I’ve seen a limited number that are fine, but each user segment inside of each niche can be different. That’s why you have to test.
The American Eagle Jean Guide is one such example. The mobile slider features a horizontal-scrolling interactive visual guide that is a great experience.
Image carousels are a great way to feature visual variety and tempting eye candy for shoppers.
But you don’t need them and, with mobile shopping, it’s dangerous to simply adapt any old carousel for RWD use.
An alternative is to use vertical stacked images. I’m using American Eagle as an example again because they have an excellent mobile strategy, which coheres with their mobile-tethered younger audience.
Images are one of the most important components of a shopping experience, whether you’re on mobile or desktop.

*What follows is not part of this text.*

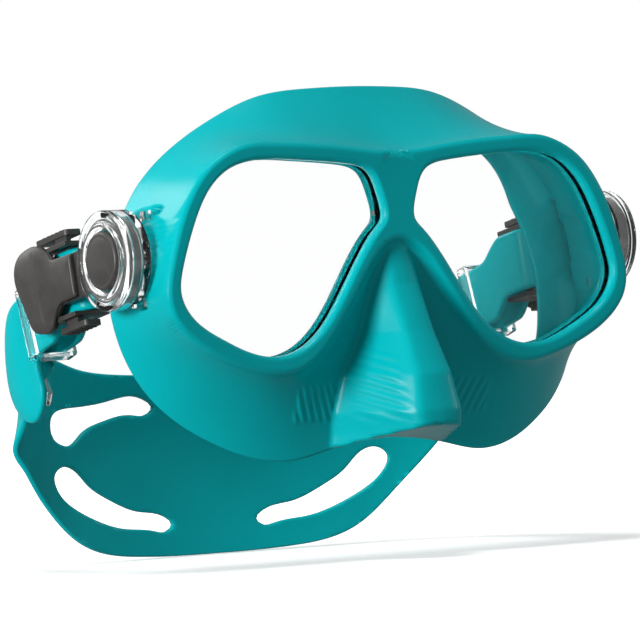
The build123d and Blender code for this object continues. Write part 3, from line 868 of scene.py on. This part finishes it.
def add_camera():
    level_part = math.cos(ELEVATION)
    toward = Vector((math.sin(AZIMUTH) * level_part, -math.cos(AZIMUTH) * level_part, math.sin(ELEVATION)))
    level = Vector((math.cos(AZIMUTH), math.sin(AZIMUTH), 0))
    above = toward.cross(level)
    right = level * math.cos(ROLL) + above * math.sin(ROLL)
    up = above * math.cos(ROLL) - level * math.sin(ROLL)
    place = toward * CAMERA_DISTANCE
    aim = right * AIM_RIGHT + up * AIM_UP
    back = (place - aim).normalized()
    side = (right - right.dot(back) * back).normalized()
    top = back.cross(side)
    data = bpy.data.cameras.new("camera")
    data.lens = FOCAL
    data.sensor_width = SENSOR_WIDTH
    data.clip_end = 100
    camera = bpy.data.objects.new("camera", data)
    origin = Vector(to_frame(place))
    camera.matrix_world = Matrix([
        (side.x, top.x, back.x, origin.x),
        (side.y, top.y, back.y, origin.y),
        (side.z, top.z, back.z, origin.z),
        (0, 0, 0, 1),
    ])
    bpy.context.scene.collection.objects.link(camera)
    bpy.context.scene.camera = camera


def add_light(name, place, size, energy, target=(0, 0.02, -0.01)):
    data = bpy.data.lights.new(name, "AREA")
    data.shape = "DISK"
    data.size = size
    data.energy = energy
    lamp = bpy.data.objects.new(name, data)
    lamp.location = place
    lamp.rotation_euler = (Vector(target) - Vector(place)).to_track_quat("-Z", "Y").to_euler()
    bpy.context.scene.collection.objects.link(lamp)


def add_stage():
    world = bpy.data.worlds.new("studio")
    bpy.context.scene.world = world
    world.use_nodes = True
    tree = world.node_tree
    seen, lit = tree.nodes["Background"], tree.nodes.new("ShaderNodeBackground")
    seen.inputs["Color"].default_value = (1, 1, 1, 1)
    lit.inputs["Color"].default_value = (1, 1, 1, 1)
    seen.inputs["Strength"].default_value = 1.0
    lit.inputs["Strength"].default_value = AMBIENT
    path, mix = tree.nodes.new("ShaderNodeLightPath"), tree.nodes.new("ShaderNodeMixShader")
    clear = tree.nodes.new("ShaderNodeMath")
    clear.operation = "MAXIMUM"
    tree.links.new(path.outputs["Is Camera Ray"], clear.inputs[0])
    tree.links.new(path.outputs["Is Transmission Ray"], clear.inputs[1])
    tree.links.new(clear.outputs[0], mix.inputs[0])
    tree.links.new(lit.outputs[0], mix.inputs[1])
    tree.links.new(seen.outputs[0], mix.inputs[2])
    tree.links.new(mix.outputs[0], tree.nodes["World Output"].inputs["Surface"])
    for name, place, size, energy in LIGHTS:
        add_light(name, place, size, energy)
    around = np.linspace(0, 2 * math.pi, FLOOR_SIDES, endpoint=False)
    ring = [(FLOOR_RADIUS * math.cos(a), FLOOR_RADIUS * math.sin(a), 0) for a in around]
    mesh = bpy.data.meshes.new("floor")
    mesh.from_pydata(ring, [], [list(range(FLOOR_SIDES))])
    floor = bpy.data.objects.new("floor", mesh)
    floor.location.z = cad_box[0][2] - FLOOR_GAP
    floor.visible_diffuse = False
    floor.visible_glossy = False
    bpy.context.scene.collection.objects.link(floor)
    made, tree, shader = material("floor_paper", Specular_IOR_Level=0.2, Roughness=0.8)
    shader.inputs["Emission Color"].default_value = (1, 1, 1, 1)
    coordinates, far = tree.nodes.new("ShaderNodeTexCoord"), tree.nodes.new("ShaderNodeVectorMath")
    far.operation = "LENGTH"
    tree.links.new(coordinates.outputs["Object"], far.inputs[0])
    # Painted light: the floor glows as well as being lit. The glow is weak close to the mask and full from
    # 0.6 m out, so the far floor stays white.
    painted_floor_glow = ramp(tree, far.outputs["Value"], 0.1, 0.6, grey(0.3), grey(1.0))
    tree.links.new(painted_floor_glow, shader.inputs["Emission Strength"])
    tree.links.new(ramp(tree, noise(tree, 3.0), 0.3, 0.7, grey(0.9), grey(0.93)), shader.inputs["Base Color"])
    mesh.materials.append(made)


# ---------------------------------------------------------------- assembly
def finish_slot(piece, body, slot, *nodes):
    """Puts a piece on its body with its slot's material, in place of the CAD nodes named."""
    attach(piece, body)
    piece.data.materials.clear()
    piece.data.materials.append(finishes[slot])
    if nodes:
        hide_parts(*nodes)


bpy.context.scene.view_settings.view_transform = "Standard"
add_camera()
add_stage()
finishes = {
    "silicone_teal": silicone(), "clear_plastic": clear_plastic(), "lens_glass": glass(),
    "dark_plastic": dark_plastic(), "steel": steel(),
}
for part in frame["record"]["subparts"]:
    mesh = frame["nodes"][part["node"]].data
    mesh.materials.clear()
    mesh.materials.append(finishes[part["material_slot"]])

finish_slot(build_skirt(), "mask", "silicone_teal", "skirt")
finish_slot(build_strap(), "left_buckle", "silicone_teal", "strap")
for word, side in SIDES.items():
    ring = lathe(f"{word}_clear_ring", RING_PROFILE, side)
    finish_slot(ring, "mask", "clear_plastic", f"{word}_swivel_ring")
    cap = lathe(f"{word}_centre_cap", CAP_PROFILE, side)
    finish_slot(cap, "mask", "dark_plastic", f"{word}_swivel_cap")
    body = softened(f"{word}_buckle_body", f"{word}_buckle_frame", 0.4, reach=BUCKLE_FRAME_REACH)
    finish_slot(body, f"{word}_buckle", "dark_plastic", f"{word}_buckle_body")
    finish_slot(buckle_cover(f"{word}_buckle_cover", side), f"{word}_buckle", "dark_plastic")
    for node, body, slot, width in (
        ("side_bracket", "mask", "clear_plastic", 0.35),
        ("upper_button", f"{word}_upper_button", "dark_plastic", 0.25),
        ("lower_button", f"{word}_lower_button", "dark_plastic", 0.25),
        ("buckle_keeper", f"{word}_buckle_keeper", "clear_plastic", 0.3),
        ("band_keeper", f"{word}_band_keeper", "clear_plastic", 0.3),
    ):
        piece = softened(f"{word}_{node}", f"{word}_{node}_moulded", width)
        finish_slot(piece, body, slot, f"{word}_{node}")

Give your mobile users the best possible images, the most image functionality you can, and the highest level of interaction with the product images.
Mobile usability is important — extremely important.
The success or failure of your mobile conversions hinges upon mobile usability. By focusing on improving your mobile usability, you are focusing on improving business revenue.
Here are a few tactical suggestions for improving your mobile usability to enhance mobile conversion rates:
- Clueless about where to start? Hire a mobile UI/UX consultant or designer to help you with things that you can improve on your mobile site.
- Research your customer journey and user intent to determine what you customers are trying to achieve when they access your mobile website.
- If your website isn’t able to handle all types of devices, change it. Whether it needs a responsive style or an adaptive style, do your homework and find out.
- If your images are non-interactive or low-res, improve them. It pays to pay attention and use the highest quality of image without sacrificing speed on the page.